Scott and I walked around downtown Pass Christian, stopping in an art gallery and a family-owned olive oil store. We landed at Scott and Sean’s own Pass Books – the original location of their bookstore and coffee shop concept that is taking over the Mississippi Gulf Coast. The food and beverages here are incredible. Y’all, I ate at these establishments four times on this trip alone! It was THAT good. The sweetened hibiscus berry tea is my favorite.

Scott and I were joined for lunch by Betty Sparkman, an Alderperson who leads the Art in the Pass event. We discussed ways to bring public art into Pass Christian and all sorts of creative ideas. Next, we stopped by the JW Randolph Center and walked around the outside before heading to the Pass Christian Public Library. The library is beautifully situated with other core civic buildings and features a wave sculpture that was partially funded by a grant from MAC post-Katrina. We met Wendy Allard, a Librarian there, and she told me about their ticket check-out program that allows families to “check out” tickets to area cultural facilities to visit them for free!

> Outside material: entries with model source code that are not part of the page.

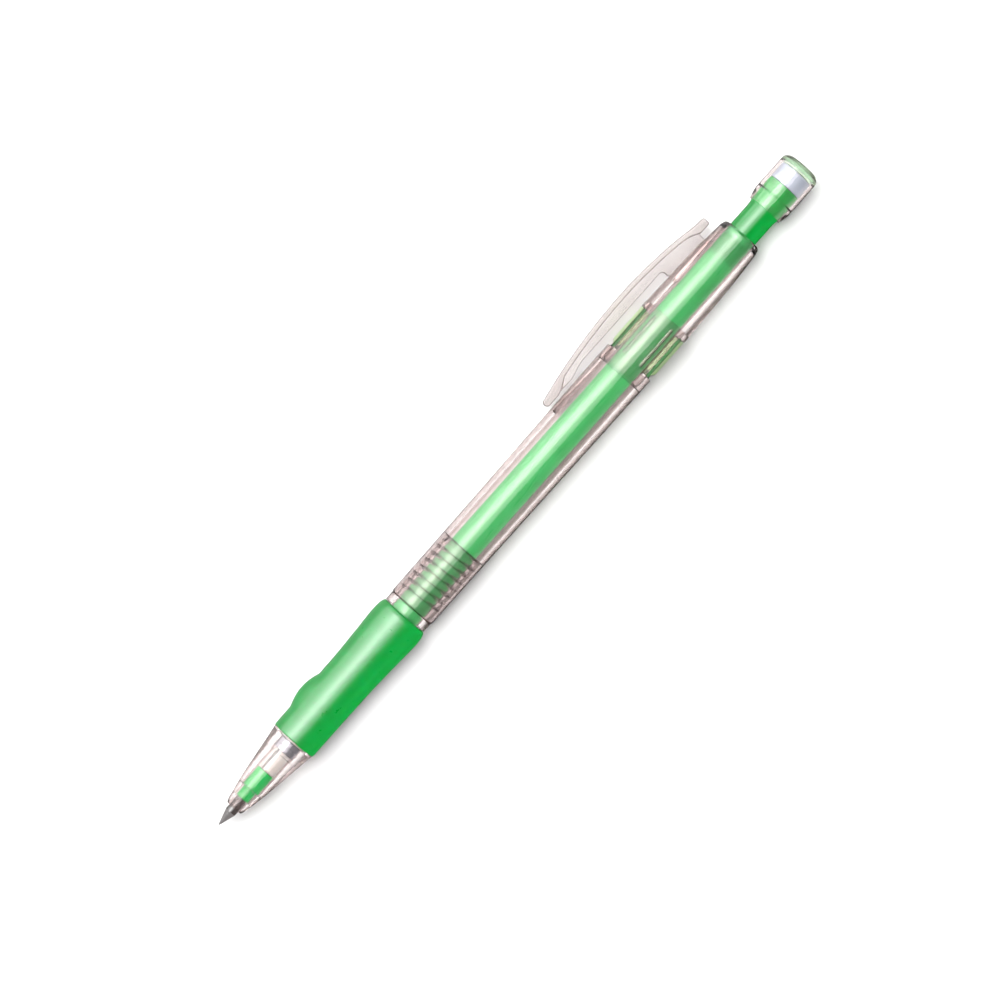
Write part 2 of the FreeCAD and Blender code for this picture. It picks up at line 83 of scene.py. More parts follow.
# ---------------------------------------------------------------- places read from the frame

def ends(node):
    """The first and last station of a CAD node, in mm."""
    low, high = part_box(node)
    return (low.x - POINT) / MM, (high.x - POINT) / MM


def radius_of(node):
    """The largest radius of a turned CAD node, in mm."""
    low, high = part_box(node)
    return (high.z - low.z) / 2 / MM


def at(station, radius, turn=0.0):
    """A point of the row frame; turn is counted from the clip's side, a quarter turn being straight up."""
    return Vector((
        POINT + station * MM,
        AXIS.y + radius * MM * math.cos(turn),
        AXIS.z + radius * MM * math.sin(turn),
    ))


# ---------------------------------------------------------------- outlines

def rounded(corners, cut=0.08, steps=3):
    """A closed outline whose corners are rounded. A corner is (station, radius) or (station, radius, cut),
    where cut is how far back from the corner its curve starts, and 0 leaves the corner as it is."""
    outline = []
    for i, corner in enumerate(corners):
        here = Vector(corner[:2])
        back = Vector(corners[i - 1][:2]) - here
        on = Vector(corners[(i + 1) % len(corners)][:2]) - here
        wanted = corner[2] if len(corner) > 2 else cut
        if wanted == 0 or here.y == 0:
            outline.append(tuple(here))
            continue
        reach = min(wanted, back.length * 0.45, on.length * 0.45)
        first, last = here + back.normalized() * reach, here + on.normalized() * reach
        for k in range(steps + 1):
            t = k / steps
            outline.append(tuple(first * (1 - t) ** 2 + here * 2 * t * (1 - t) + last * t * t))
    return outline


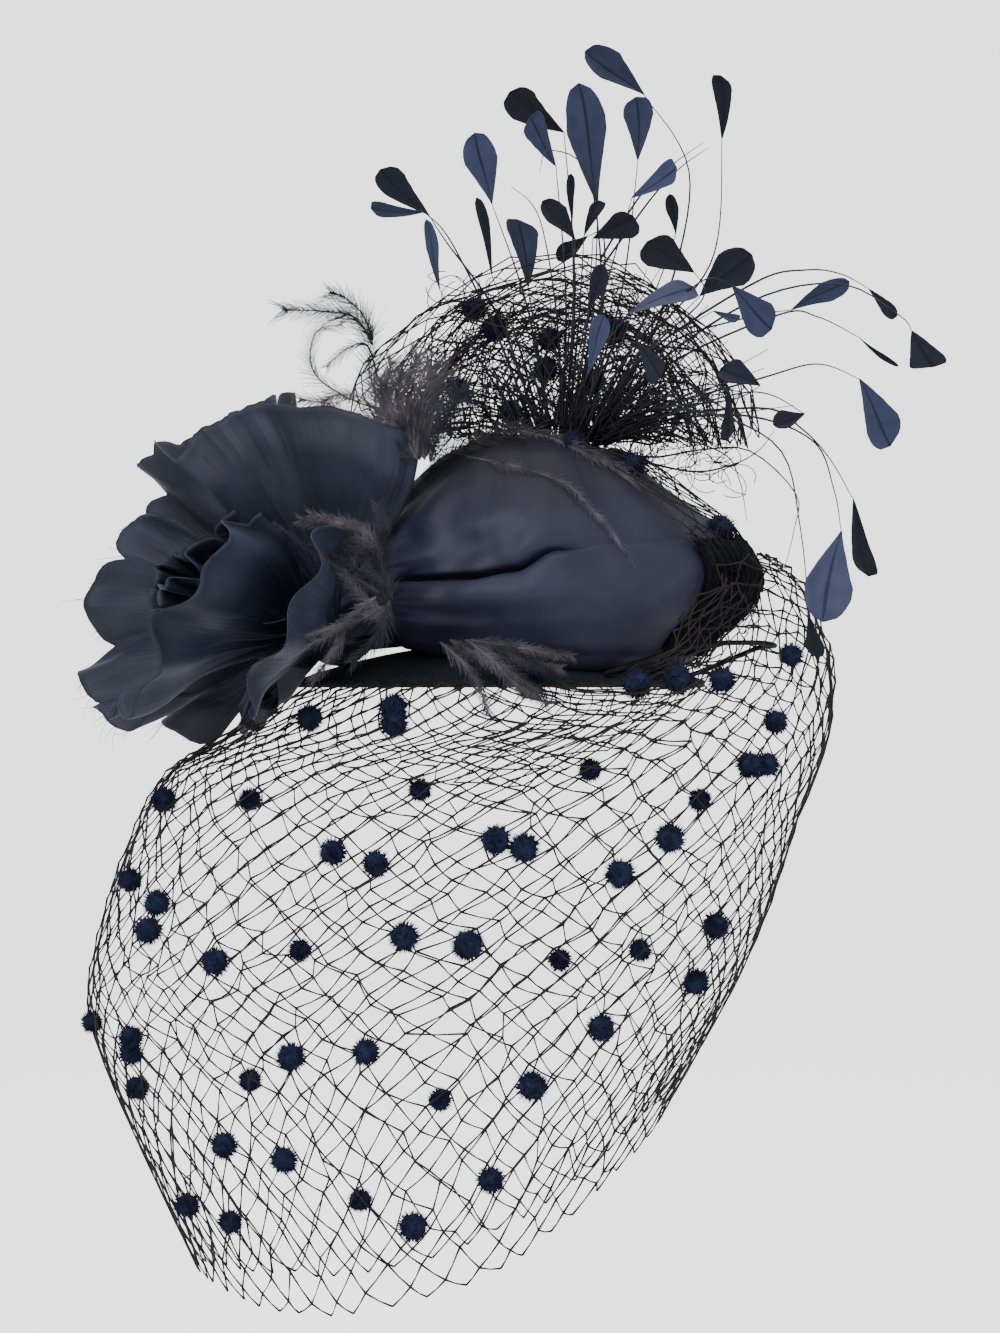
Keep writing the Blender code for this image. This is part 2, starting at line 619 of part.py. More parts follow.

Our final stop was at 100 Men Hall – a place I had never been to nor heard of. Rachel Dangermond is the owner and self-titled custodian of this historic music venue that was part of the Chitlin Circuit. Board member, artist, and photographer Ann Madden also met us there. I was so moved and inspired by Rachel’s story and the story of the Hall. The history, the legends who played there, and their impact on the community are outstanding.

The Mississippi Gulf Coast is so much more than 62 miles of scenic coastline – which is so beautiful in and of itself. The coastal towns are bursting with vibrant arts and culture just waiting to be discovered and engaged. If you haven’t spent time there, I highly recommend a 3-4 day trip to press your feet in the sand, experience these remarkable facilities, and more. I’ve already made an additional visit down to the coast during my time, and I found a whole new array of beautiful things about the MS Gulf Coast.